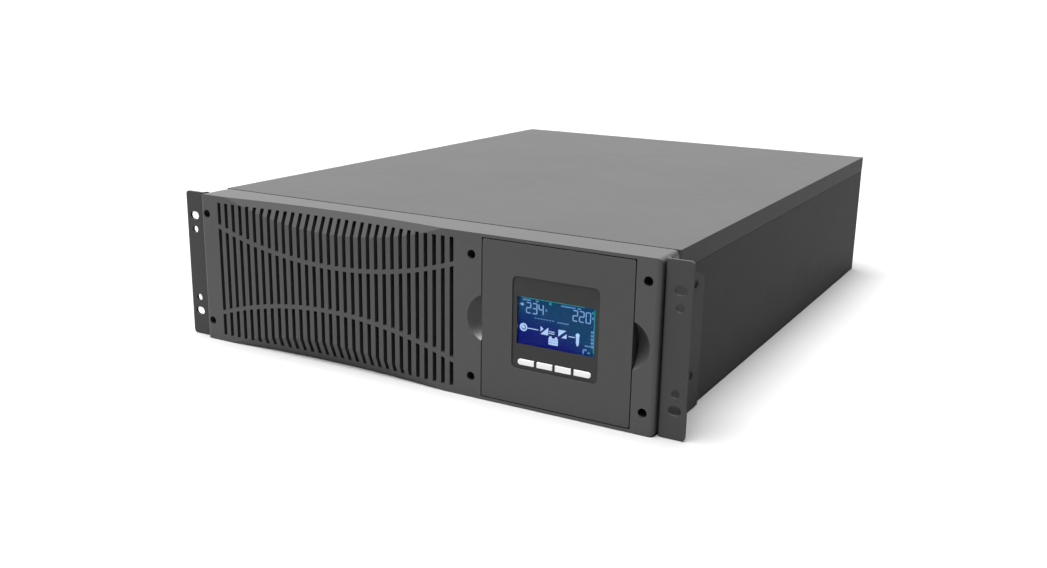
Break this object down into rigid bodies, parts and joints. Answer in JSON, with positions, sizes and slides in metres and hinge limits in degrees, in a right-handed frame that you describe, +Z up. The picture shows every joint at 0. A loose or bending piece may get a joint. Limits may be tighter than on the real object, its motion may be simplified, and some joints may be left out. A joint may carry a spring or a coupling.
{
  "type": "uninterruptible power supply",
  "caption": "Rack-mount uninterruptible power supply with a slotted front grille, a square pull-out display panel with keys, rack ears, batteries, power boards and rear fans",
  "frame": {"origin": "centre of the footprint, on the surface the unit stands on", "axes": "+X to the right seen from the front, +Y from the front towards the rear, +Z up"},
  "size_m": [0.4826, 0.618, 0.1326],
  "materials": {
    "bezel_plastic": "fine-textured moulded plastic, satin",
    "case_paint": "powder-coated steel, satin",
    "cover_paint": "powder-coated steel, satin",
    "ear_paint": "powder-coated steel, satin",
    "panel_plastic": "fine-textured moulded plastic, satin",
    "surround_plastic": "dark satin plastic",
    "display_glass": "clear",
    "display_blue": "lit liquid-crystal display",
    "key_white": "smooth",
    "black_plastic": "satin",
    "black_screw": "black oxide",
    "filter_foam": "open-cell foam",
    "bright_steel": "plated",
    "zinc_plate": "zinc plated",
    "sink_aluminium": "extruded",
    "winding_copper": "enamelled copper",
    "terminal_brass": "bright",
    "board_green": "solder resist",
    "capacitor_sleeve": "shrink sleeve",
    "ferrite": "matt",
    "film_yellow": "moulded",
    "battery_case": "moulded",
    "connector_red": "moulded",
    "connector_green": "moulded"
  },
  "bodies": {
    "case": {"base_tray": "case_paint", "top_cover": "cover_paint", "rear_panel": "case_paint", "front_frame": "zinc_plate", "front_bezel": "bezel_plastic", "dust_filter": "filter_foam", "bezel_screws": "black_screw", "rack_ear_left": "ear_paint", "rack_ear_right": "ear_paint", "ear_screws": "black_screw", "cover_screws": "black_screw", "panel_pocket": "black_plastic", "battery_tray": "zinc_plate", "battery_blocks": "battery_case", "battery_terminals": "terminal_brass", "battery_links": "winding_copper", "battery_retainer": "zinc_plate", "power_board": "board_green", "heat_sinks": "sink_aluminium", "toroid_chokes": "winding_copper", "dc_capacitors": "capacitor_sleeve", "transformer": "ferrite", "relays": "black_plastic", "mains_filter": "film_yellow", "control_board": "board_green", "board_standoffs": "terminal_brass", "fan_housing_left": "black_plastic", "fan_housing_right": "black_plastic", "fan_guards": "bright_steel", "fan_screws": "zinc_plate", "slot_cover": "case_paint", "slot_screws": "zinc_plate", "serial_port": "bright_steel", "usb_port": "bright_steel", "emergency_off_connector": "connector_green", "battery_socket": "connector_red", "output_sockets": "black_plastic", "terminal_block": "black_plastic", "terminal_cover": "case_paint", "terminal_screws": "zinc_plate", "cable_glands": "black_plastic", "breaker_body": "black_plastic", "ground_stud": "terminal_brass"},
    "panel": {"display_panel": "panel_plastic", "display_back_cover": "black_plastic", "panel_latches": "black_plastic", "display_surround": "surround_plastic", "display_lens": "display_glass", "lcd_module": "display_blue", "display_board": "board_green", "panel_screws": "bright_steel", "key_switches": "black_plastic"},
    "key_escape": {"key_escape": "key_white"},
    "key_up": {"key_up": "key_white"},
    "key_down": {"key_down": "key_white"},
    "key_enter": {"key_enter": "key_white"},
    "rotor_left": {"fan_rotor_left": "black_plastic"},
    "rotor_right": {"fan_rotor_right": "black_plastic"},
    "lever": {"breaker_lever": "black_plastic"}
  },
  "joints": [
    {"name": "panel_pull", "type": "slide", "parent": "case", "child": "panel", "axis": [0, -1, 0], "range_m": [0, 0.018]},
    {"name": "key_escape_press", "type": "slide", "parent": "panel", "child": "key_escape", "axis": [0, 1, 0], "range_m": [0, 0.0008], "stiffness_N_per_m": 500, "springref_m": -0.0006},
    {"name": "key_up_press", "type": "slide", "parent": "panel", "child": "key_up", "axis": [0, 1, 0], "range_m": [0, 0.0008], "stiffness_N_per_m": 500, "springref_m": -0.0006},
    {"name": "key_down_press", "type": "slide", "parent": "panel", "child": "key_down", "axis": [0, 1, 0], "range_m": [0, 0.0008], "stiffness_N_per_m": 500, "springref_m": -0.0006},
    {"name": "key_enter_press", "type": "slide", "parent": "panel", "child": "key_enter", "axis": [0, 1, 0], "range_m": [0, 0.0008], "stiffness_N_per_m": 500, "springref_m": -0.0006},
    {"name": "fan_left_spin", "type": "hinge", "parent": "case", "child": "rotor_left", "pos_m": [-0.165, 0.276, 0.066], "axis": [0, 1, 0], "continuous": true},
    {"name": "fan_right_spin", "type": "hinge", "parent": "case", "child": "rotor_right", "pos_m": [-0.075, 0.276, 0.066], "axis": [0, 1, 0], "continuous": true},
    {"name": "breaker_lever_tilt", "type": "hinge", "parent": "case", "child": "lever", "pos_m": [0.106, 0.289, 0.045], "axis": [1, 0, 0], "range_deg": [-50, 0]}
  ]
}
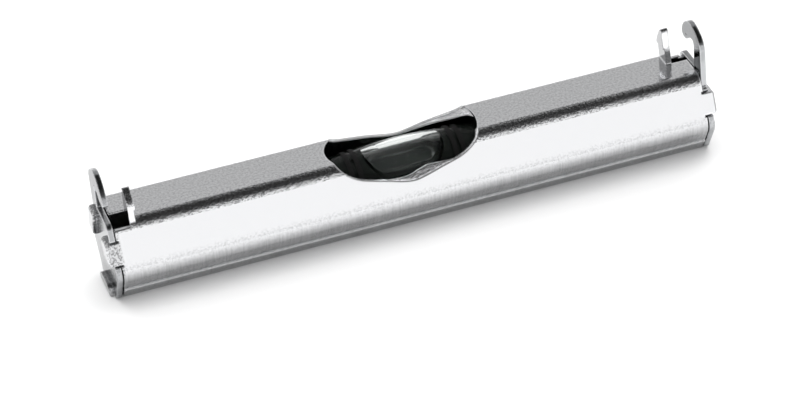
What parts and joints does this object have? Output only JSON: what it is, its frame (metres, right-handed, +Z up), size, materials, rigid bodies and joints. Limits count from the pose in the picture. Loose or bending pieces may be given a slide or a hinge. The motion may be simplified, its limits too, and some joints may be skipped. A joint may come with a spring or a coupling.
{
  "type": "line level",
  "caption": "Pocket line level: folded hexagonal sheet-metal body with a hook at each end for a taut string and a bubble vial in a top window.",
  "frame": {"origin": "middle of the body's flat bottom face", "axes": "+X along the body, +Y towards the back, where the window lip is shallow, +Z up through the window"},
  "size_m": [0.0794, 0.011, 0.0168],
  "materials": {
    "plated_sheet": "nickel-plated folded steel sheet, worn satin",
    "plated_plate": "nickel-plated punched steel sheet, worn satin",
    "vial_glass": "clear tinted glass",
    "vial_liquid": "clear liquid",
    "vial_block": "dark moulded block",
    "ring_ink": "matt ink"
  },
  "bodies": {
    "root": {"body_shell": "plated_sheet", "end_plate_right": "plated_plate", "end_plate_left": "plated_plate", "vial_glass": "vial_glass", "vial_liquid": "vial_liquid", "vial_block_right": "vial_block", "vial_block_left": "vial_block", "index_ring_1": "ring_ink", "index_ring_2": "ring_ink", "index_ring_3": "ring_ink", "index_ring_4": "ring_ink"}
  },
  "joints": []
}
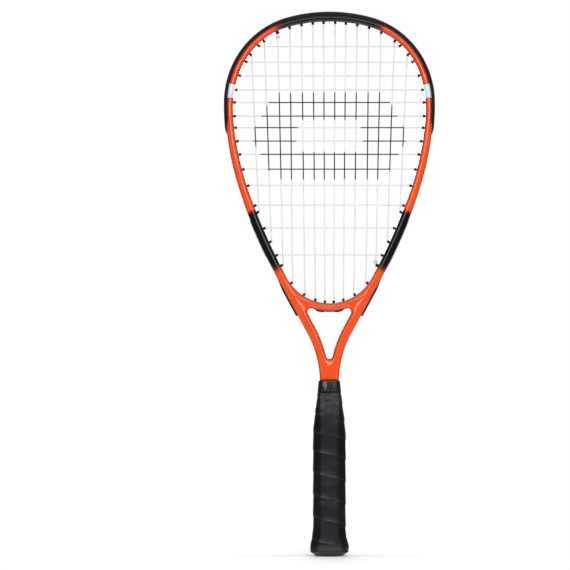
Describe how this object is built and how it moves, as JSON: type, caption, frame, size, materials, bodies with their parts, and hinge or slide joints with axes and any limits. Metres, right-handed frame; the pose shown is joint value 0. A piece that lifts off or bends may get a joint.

# # # #

### Exercise description
Reproduce each record exactly, leaving nothing out.

### Response
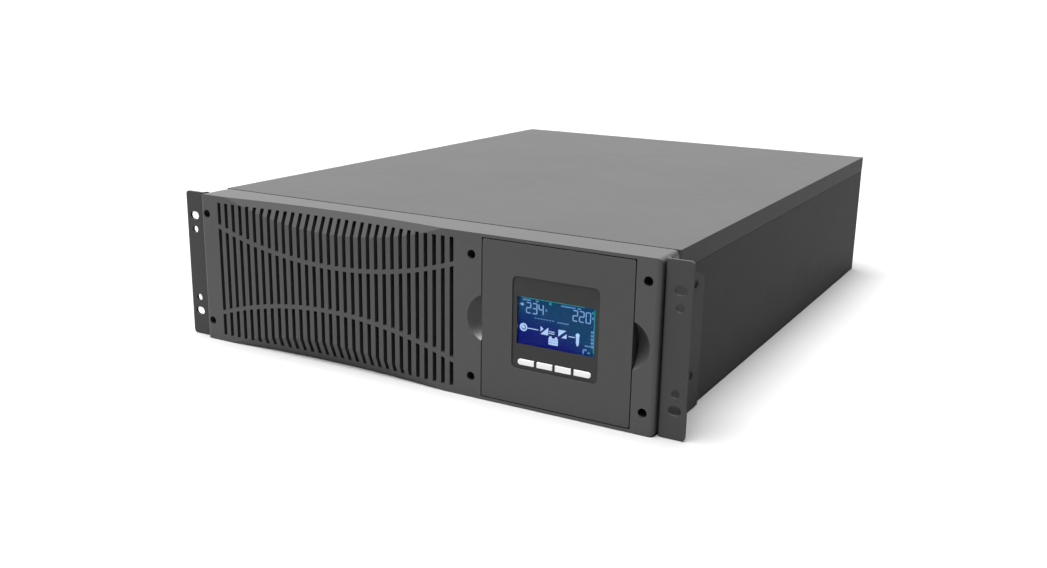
Break this object down into rigid bodies, parts and joints. Answer in JSON, with positions, sizes and slides in metres and hinge limits in degrees, in a right-handed frame that you describe, +Z up. The picture shows every joint at 0. A loose or bending piece may get a joint. Limits may be tighter than on the real object, its motion may be simplified, and some joints may be left out. A joint may carry a spring or a coupling.
{
  "type": "uninterruptible power supply",
  "caption": "Rack-mount uninterruptible power supply with a slotted front grille, a square pull-out display panel with keys, rack ears, batteries, power boards and rear fans",
  "frame": {"origin": "centre of the footprint, on the surface the unit stands on", "axes": "+X to the right seen from the front, +Y from the front towards the rear, +Z up"},
  "size_m": [0.4826, 0.618, 0.1326],
  "materials": {
    "bezel_plastic": "fine-textured moulded plastic, satin",
    "case_paint": "powder-coated steel, satin",
    "cover_paint": "powder-coated steel, satin",
    "ear_paint": "powder-coated steel, satin",
    "panel_plastic": "fine-textured moulded plastic, satin",
    "surround_plastic": "dark satin plastic",
    "display_glass": "clear",
    "display_blue": "lit liquid-crystal display",
    "key_white": "smooth",
    "black_plastic": "satin",
    "black_screw": "black oxide",
    "filter_foam": "open-cell foam",
    "bright_steel": "plated",
    "zinc_plate": "zinc plated",
    "sink_aluminium": "extruded",
    "winding_copper": "enamelled copper",
    "terminal_brass": "bright",
    "board_green": "solder resist",
    "capacitor_sleeve": "shrink sleeve",
    "ferrite": "matt",
    "film_yellow": "moulded",
    "battery_case": "moulded",
    "connector_red": "moulded",
    "connector_green": "moulded"
  },
  "bodies": {
    "case": {"base_tray": "case_paint", "top_cover": "cover_paint", "rear_panel": "case_paint", "front_frame": "zinc_plate", "front_bezel": "bezel_plastic", "dust_filter": "filter_foam", "bezel_screws": "black_screw", "rack_ear_left": "ear_paint", "rack_ear_right": "ear_paint", "ear_screws": "black_screw", "cover_screws": "black_screw", "panel_pocket": "black_plastic", "battery_tray": "zinc_plate", "battery_blocks": "battery_case", "battery_terminals": "terminal_brass", "battery_links": "winding_copper", "battery_retainer": "zinc_plate", "power_board": "board_green", "heat_sinks": "sink_aluminium", "toroid_chokes": "winding_copper", "dc_capacitors": "capacitor_sleeve", "transformer": "ferrite", "relays": "black_plastic", "mains_filter": "film_yellow", "control_board": "board_green", "board_standoffs": "terminal_brass", "fan_housing_left": "black_plastic", "fan_housing_right": "black_plastic", "fan_guards": "bright_steel", "fan_screws": "zinc_plate", "slot_cover": "case_paint", "slot_screws": "zinc_plate", "serial_port": "bright_steel", "usb_port": "bright_steel", "emergency_off_connector": "connector_green", "battery_socket": "connector_red", "output_sockets": "black_plastic", "terminal_block": "black_plastic", "terminal_cover": "case_paint", "terminal_screws": "zinc_plate", "cable_glands": "black_plastic", "breaker_body": "black_plastic", "ground_stud": "terminal_brass"},
    "panel": {"display_panel": "panel_plastic", "display_back_cover": "black_plastic", "panel_latches": "black_plastic", "display_surround": "surround_plastic", "display_lens": "display_glass", "lcd_module": "display_blue", "display_board": "board_green", "panel_screws": "bright_steel", "key_switches": "black_plastic"},
    "key_escape": {"key_escape": "key_white"},
    "key_up": {"key_up": "key_white"},
    "key_down": {"key_down": "key_white"},
    "key_enter": {"key_enter": "key_white"},
    "rotor_left": {"fan_rotor_left": "black_plastic"},
    "rotor_right": {"fan_rotor_right": "black_plastic"},
    "lever": {"breaker_lever": "black_plastic"}
  },
  "joints": [
    {"name": "panel_pull", "type": "slide", "parent": "case", "child": "panel", "axis": [0, -1, 0], "range_m": [0, 0.018]},
    {"name": "key_escape_press", "type": "slide", "parent": "panel", "child": "key_escape", "axis": [0, 1, 0], "range_m": [0, 0.0008], "stiffness_N_per_m": 500, "springref_m": -0.0006},
    {"name": "key_up_press", "type": "slide", "parent": "panel", "child": "key_up", "axis": [0, 1, 0], "range_m": [0, 0.0008], "stiffness_N_per_m": 500, "springref_m": -0.0006},
    {"name": "key_down_press", "type": "slide", "parent": "panel", "child": "key_down", "axis": [0, 1, 0], "range_m": [0, 0.0008], "stiffness_N_per_m": 500, "springref_m": -0.0006},
    {"name": "key_enter_press", "type": "slide", "parent": "panel", "child": "key_enter", "axis": [0, 1, 0], "range_m": [0, 0.0008], "stiffness_N_per_m": 500, "springref_m": -0.0006},
    {"name": "fan_left_spin", "type": "hinge", "parent": "case", "child": "rotor_left", "pos_m": [-0.165, 0.276, 0.066], "axis": [0, 1, 0], "continuous": true},
    {"name": "fan_right_spin", "type": "hinge", "parent": "case", "child": "rotor_right", "pos_m": [-0.075, 0.276, 0.066], "axis": [0, 1, 0], "continuous": true},
    {"name": "breaker_lever_tilt", "type": "hinge", "parent": "case", "child": "lever", "pos_m": [0.106, 0.289, 0.045], "axis": [1, 0, 0], "range_deg": [-50, 0]}
  ]
}
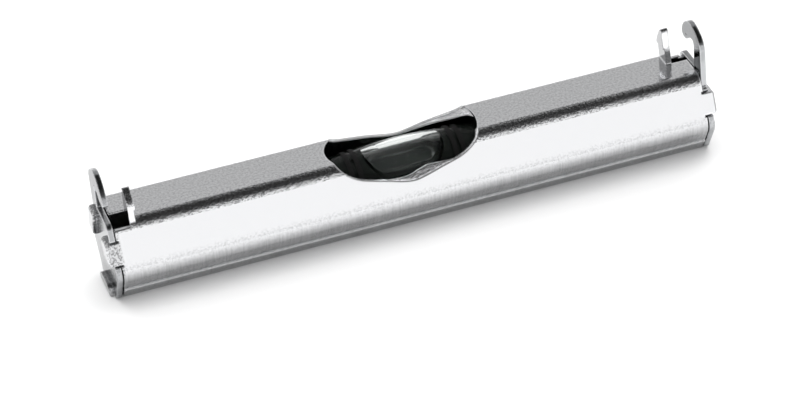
What parts and joints does this object have? Output only JSON: what it is, its frame (metres, right-handed, +Z up), size, materials, rigid bodies and joints. Limits count from the pose in the picture. Loose or bending pieces may be given a slide or a hinge. The motion may be simplified, its limits too, and some joints may be skipped. A joint may come with a spring or a coupling.
{
  "type": "line level",
  "caption": "Pocket line level: folded hexagonal sheet-metal body with a hook at each end for a taut string and a bubble vial in a top window.",
  "frame": {"origin": "middle of the body's flat bottom face", "axes": "+X along the body, +Y towards the back, where the window lip is shallow, +Z up through the window"},
  "size_m": [0.0794, 0.011, 0.0168],
  "materials": {
    "plated_sheet": "nickel-plated folded steel sheet, worn satin",
    "plated_plate": "nickel-plated punched steel sheet, worn satin",
    "vial_glass": "clear tinted glass",
    "vial_liquid": "clear liquid",
    "vial_block": "dark moulded block",
    "ring_ink": "matt ink"
  },
  "bodies": {
    "root": {"body_shell": "plated_sheet", "end_plate_right": "plated_plate", "end_plate_left": "plated_plate", "vial_glass": "vial_glass", "vial_liquid": "vial_liquid", "vial_block_right": "vial_block", "vial_block_left": "vial_block", "index_ring_1": "ring_ink", "index_ring_2": "ring_ink", "index_ring_3": "ring_ink", "index_ring_4": "ring_ink"}
  },
  "joints": []
}
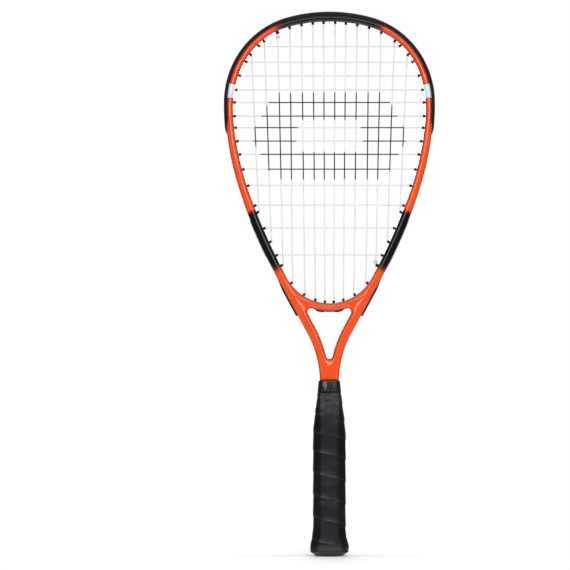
Describe how this object is built and how it moves, as JSON: type, caption, frame, size, materials, bodies with their parts, and hinge or slide joints with axes and any limits. Metres, right-handed frame; the pose shown is joint value 0. A piece that lifts off or bends may get a joint.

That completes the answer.